- **Written exercise**: Set down the material below in full, matching it exactly.

- **Given information**:
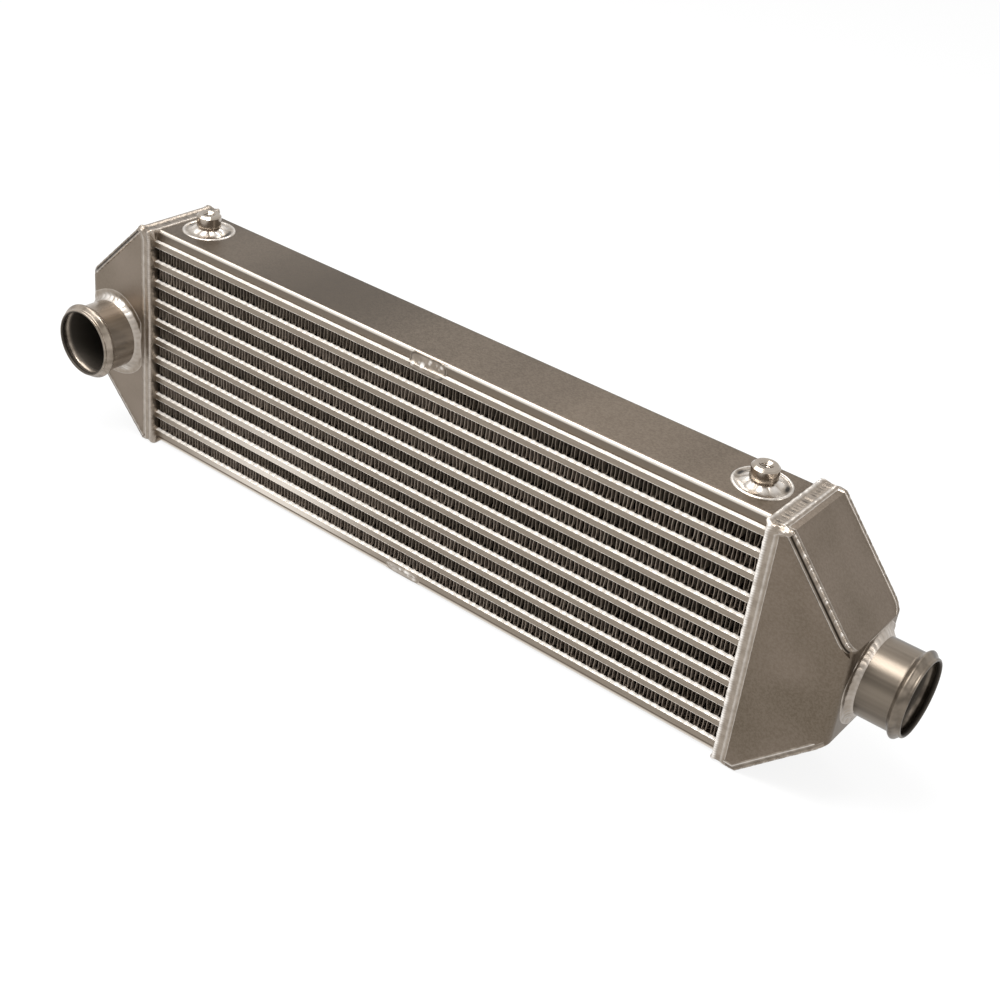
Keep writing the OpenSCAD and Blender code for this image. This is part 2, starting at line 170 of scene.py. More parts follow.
def tangents(path):
    """Unit direction of a path of points [n, k] at each point."""
    step = np.gradient(path, axis=0)
    return step / np.linalg.norm(step, axis=1, keepdims=True)


# Materials


def linear(colour):
    """sRGB hex colour as linear red, green, blue and alpha."""
    parts = [int(colour[i : i + 2], 16) / 255 for i in (1, 3, 5)]
    return [c / 12.92 if c < 0.04045 else ((c + 0.055) / 1.055) ** 2.4 for c in parts] + [1]


def add(tree, kind, *values, give=None, **settings):
    """Adds a node with its settings, and sets or links its inputs in their order; None leaves
    an input as it is. Gives the output of that name, or else the first one in use."""
    node = tree.nodes.new("ShaderNode" + kind)
    for key, value in settings.items():
        setattr(node, key, value)
    for socket, value in zip([s for s in node.inputs if s.enabled], values):
        if isinstance(value, bpy.types.NodeSocket):
            tree.links.new(value, socket)
        elif value is not None:
            socket.default_value = linear(value) if isinstance(value, str) else value
    return node.outputs[give] if give else next((s for s in node.outputs if s.enabled), None)


SMOOTH = {"interpolation_type": "SMOOTHSTEP"}
COLOUR = {"data_type": "RGBA"}


def empty_tree(owner):
    """Node tree of a material or a world, with nothing in it."""
    owner.use_nodes = True
    owner.node_tree.nodes.clear()
    return owner.node_tree


def new_material(name):
    """Empty material, its tree and the place on the part, in metres."""
    material = bpy.data.materials.new(name)
    tree = empty_tree(material)
    return material, tree, add(tree, "TexCoord", give="Object")


def away_from(tree, place, centre, weights):
    """Distance in metres from a centre given in millimetres, with each axis multiplied by its
    weight. A weight of 0 makes it the distance from a line along that axis."""
    away = add(tree, "VectorMath", place, list(centre * MM), operation="SUBTRACT")
    away = add(tree, "VectorMath", away, weights, operation="MULTIPLY")
    return add(tree, "VectorMath", away, operation="LENGTH")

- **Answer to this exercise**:
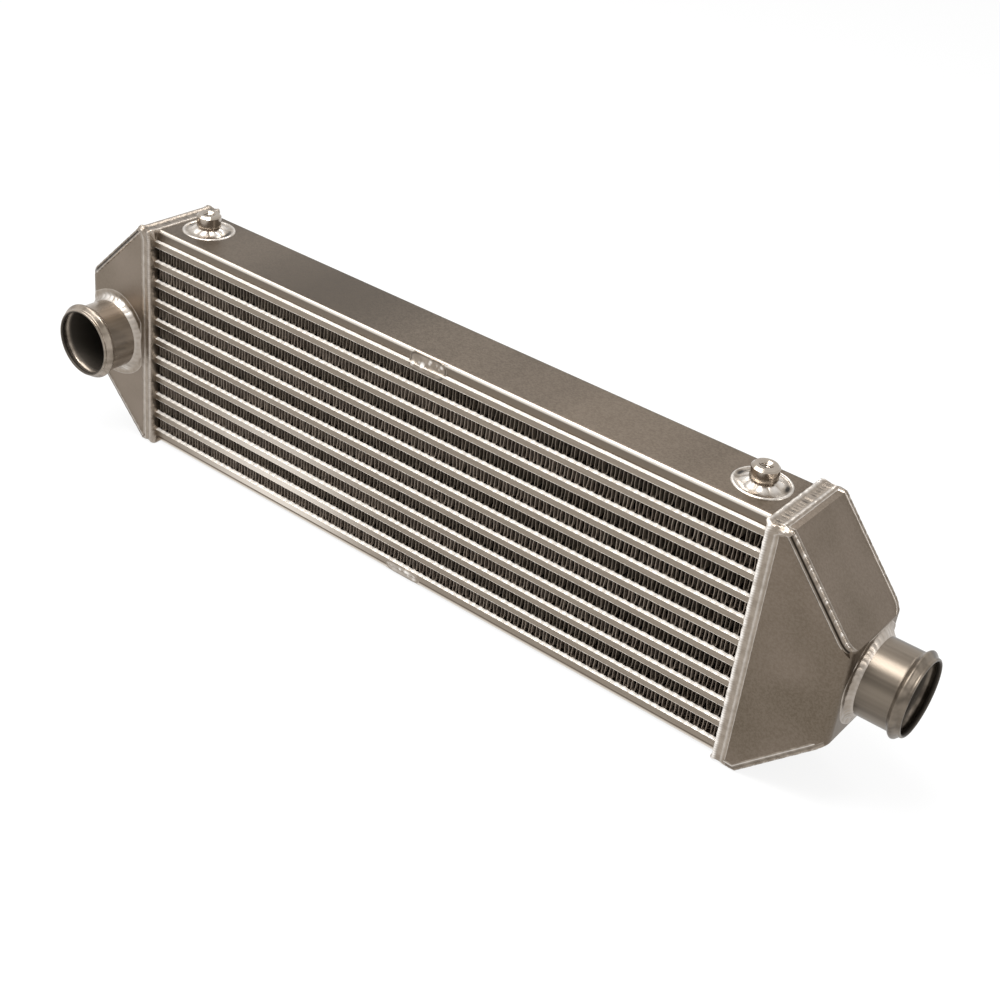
Keep writing the OpenSCAD and Blender code for this image. This is part 2, starting at line 170 of scene.py. More parts follow.
def tangents(path):
    """Unit direction of a path of points [n, k] at each point."""
    step = np.gradient(path, axis=0)
    return step / np.linalg.norm(step, axis=1, keepdims=True)


# Materials


def linear(colour):
    """sRGB hex colour as linear red, green, blue and alpha."""
    parts = [int(colour[i : i + 2], 16) / 255 for i in (1, 3, 5)]
    return [c / 12.92 if c < 0.04045 else ((c + 0.055) / 1.055) ** 2.4 for c in parts] + [1]


def add(tree, kind, *values, give=None, **settings):
    """Adds a node with its settings, and sets or links its inputs in their order; None leaves
    an input as it is. Gives the output of that name, or else the first one in use."""
    node = tree.nodes.new("ShaderNode" + kind)
    for key, value in settings.items():
        setattr(node, key, value)
    for socket, value in zip([s for s in node.inputs if s.enabled], values):
        if isinstance(value, bpy.types.NodeSocket):
            tree.links.new(value, socket)
        elif value is not None:
            socket.default_value = linear(value) if isinstance(value, str) else value
    return node.outputs[give] if give else next((s for s in node.outputs if s.enabled), None)


SMOOTH = {"interpolation_type": "SMOOTHSTEP"}
COLOUR = {"data_type": "RGBA"}


def empty_tree(owner):
    """Node tree of a material or a world, with nothing in it."""
    owner.use_nodes = True
    owner.node_tree.nodes.clear()
    return owner.node_tree


def new_material(name):
    """Empty material, its tree and the place on the part, in metres."""
    material = bpy.data.materials.new(name)
    tree = empty_tree(material)
    return material, tree, add(tree, "TexCoord", give="Object")


def away_from(tree, place, centre, weights):
    """Distance in metres from a centre given in millimetres, with each axis multiplied by its
    weight. A weight of 0 makes it the distance from a line along that axis."""
    away = add(tree, "VectorMath", place, list(centre * MM), operation="SUBTRACT")
    away = add(tree, "VectorMath", away, weights, operation="MULTIPLY")
    return add(tree, "VectorMath", away, operation="LENGTH")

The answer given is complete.